- Date: September 19, 2024
- Presenters: Julia Gama
- Entertainment: Wanessa Camargo
- Venue: Teatro Gamaro, São Paulo, Brazil
- Entrants: 27
- Placements: 13
- Winner: Luana Cavalcante Pernambuco

= Miss Brazil 2024 =

70th Miss Brazil competition, national beauty pageant edition

Miss Brazil 2024 (Miss Brasil 2024), officially Miss Universe Brazil 2024 (Miss Universo Brasil 2024) was the 70th edition of the Miss Brazil pageant, held at the Teatro Gamaro in São Paulo, Brazil, on September 19, 2024. It was the inaugural edition under the new directorial management of Gerson Antonelli, who obtained the national franchise in 2024.

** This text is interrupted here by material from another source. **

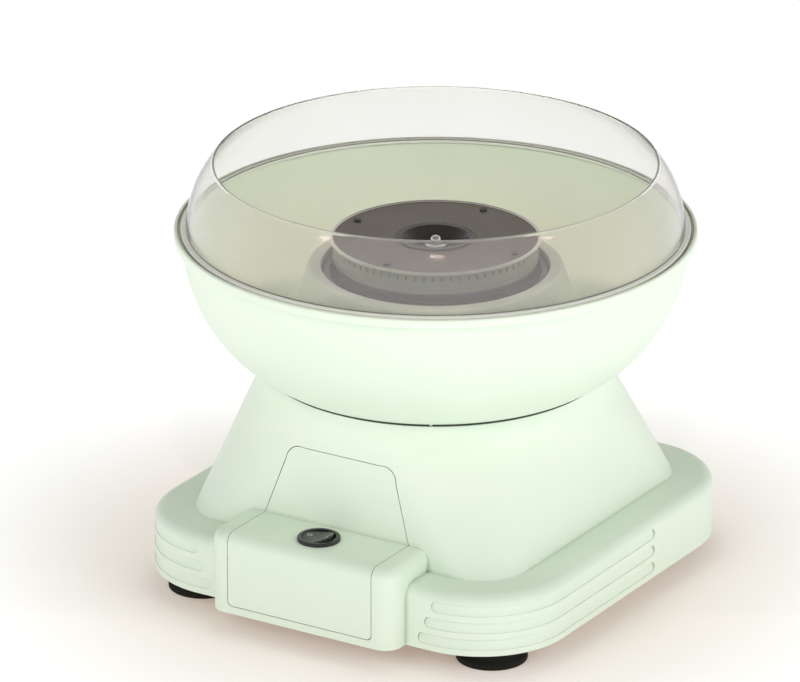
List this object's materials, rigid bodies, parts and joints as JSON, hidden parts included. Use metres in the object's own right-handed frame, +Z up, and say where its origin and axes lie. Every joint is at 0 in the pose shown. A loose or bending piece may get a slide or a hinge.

At the end of the event, Luana Cavalcante of Pernambuco was crowned Miss Brazil 2024, becoming the first woman from her state and the first mother to win the title. Cavalcante represented Brazil at the Miss Universe 2024 pageant, held in Mexico last November 16 but ended up being unplaced for the fourth consecutive time during the final competition.

==Results==
===Placements===

| Placement | Contestant |
|---|---|
| Miss Brazil 2024 | Pernambuco – Luana Cavalcante; |
| 1st Runner-Up | Alagoas – Gabriele Marinho; |
| 2nd Runner-Up | Rio de Janeiro – Maria Fabiana Mata; |
| Top 7 | Espírito Santo – Letícia Galvão; Minas Gerais – Tatiana Gonçalves; Paraná – Taynara Gargantini; Rio Grande do Sul – Eduarda Dallagnol; |
| Top 13 | Acre – Laryssa Costa; Distrito Federal – Suamy Goulart; Goiás – Lara Borges; Pará – Kissia Oliveira; Rio Grande do Norte – Rita Leão; São Paulo – Milla Vieira; |

==Contestants==
Twenty-seven contestants competed for the title.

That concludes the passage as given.